The picture from Britain clearly identifies normativity in the late Acheulean, particularly in the Thames Valley (a second edition of Bridgland’s Quaternary of the Thames, co-authored with MJW is planned). A recent paper with Ceri Shipton (2020) has begun the process of testing these patterns using 3-D images and new computerized analyses that will hopefully enhance or supersede the picture from Derek Roe’s classic 1961-1967 study.

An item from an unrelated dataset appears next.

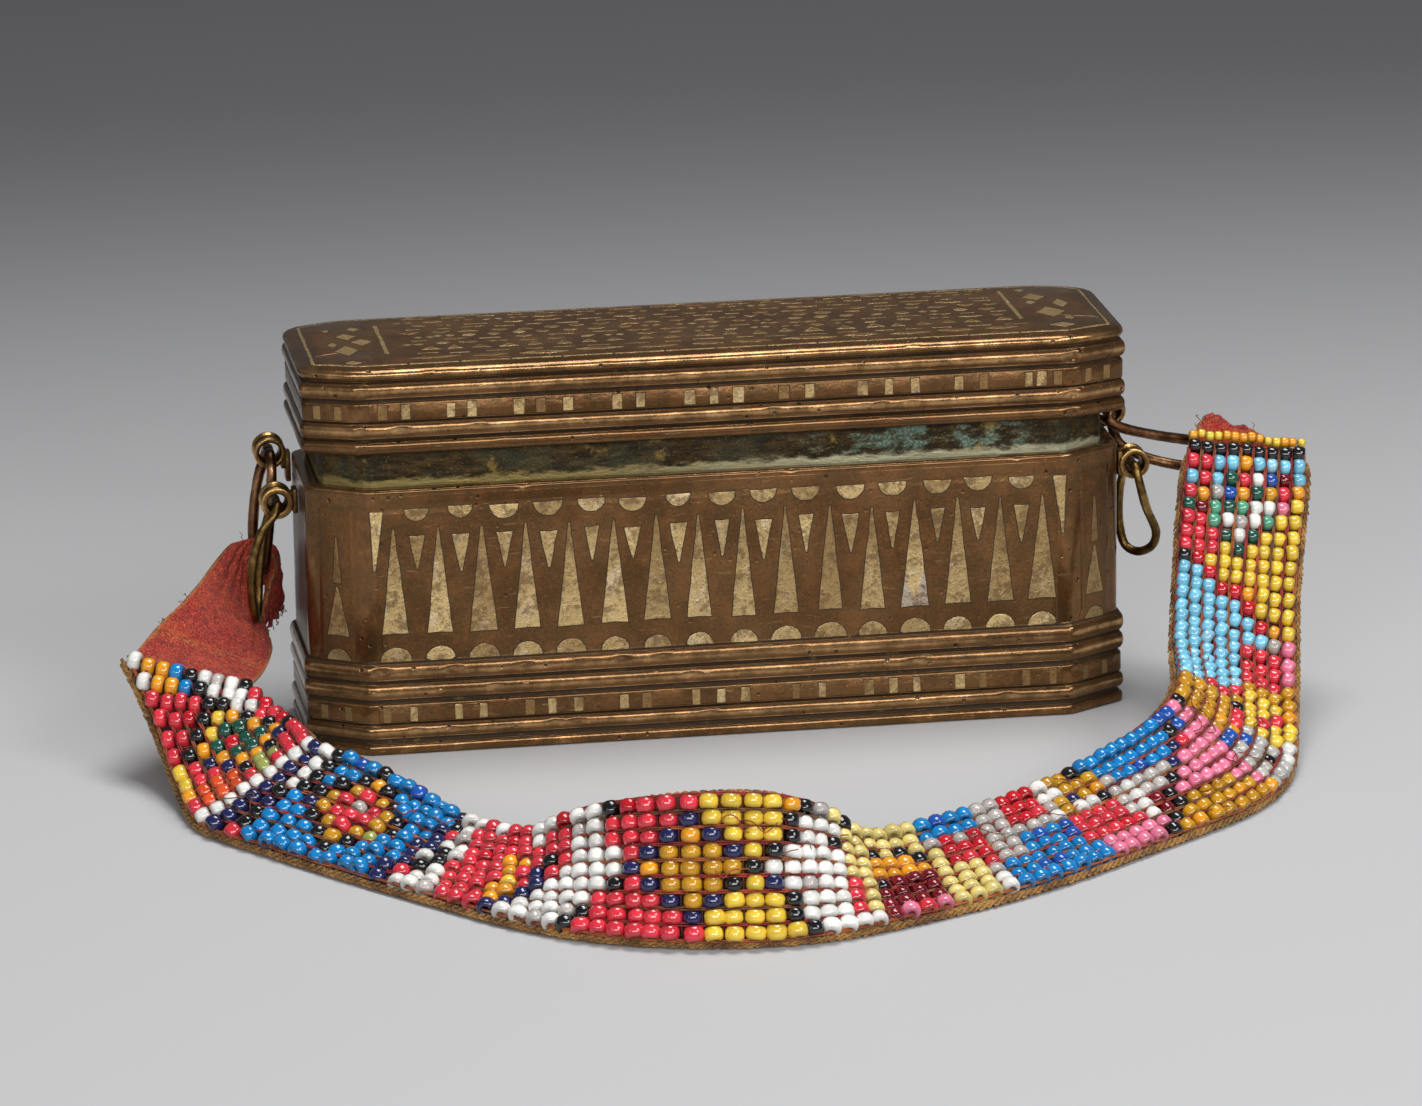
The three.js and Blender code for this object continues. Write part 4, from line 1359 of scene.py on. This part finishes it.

The Farnham River and the Kentish Stour are critical to further testing the model, and collaborations with Farnham Museum (including the recently discovered notebooks of Henry Bury) and Maidstone Museum, and a new PT PhD student (Peter Knowles) examining the Stour, are in progress.
Such patterns are more difficult to identify in Europe, due to different geographical and demographical conditions in the past, as well as different geological frameworks and research histories in the present (e.g. there is no equivalent to The English Rivers Palaeolithic Survey), but the Somme and Seine are the most obvious places to look, if suitable collections can be isolated from the complex morass of historical collections from these river valleys.
This ongoing project thus seeks to enhance and expand previous studies, addressing questions concerning the nature of material culture in the deep past, and reinvigorating the task of reconstructing the cultural geography of Lower Palaeolithic Europe. Several grant applications are in development.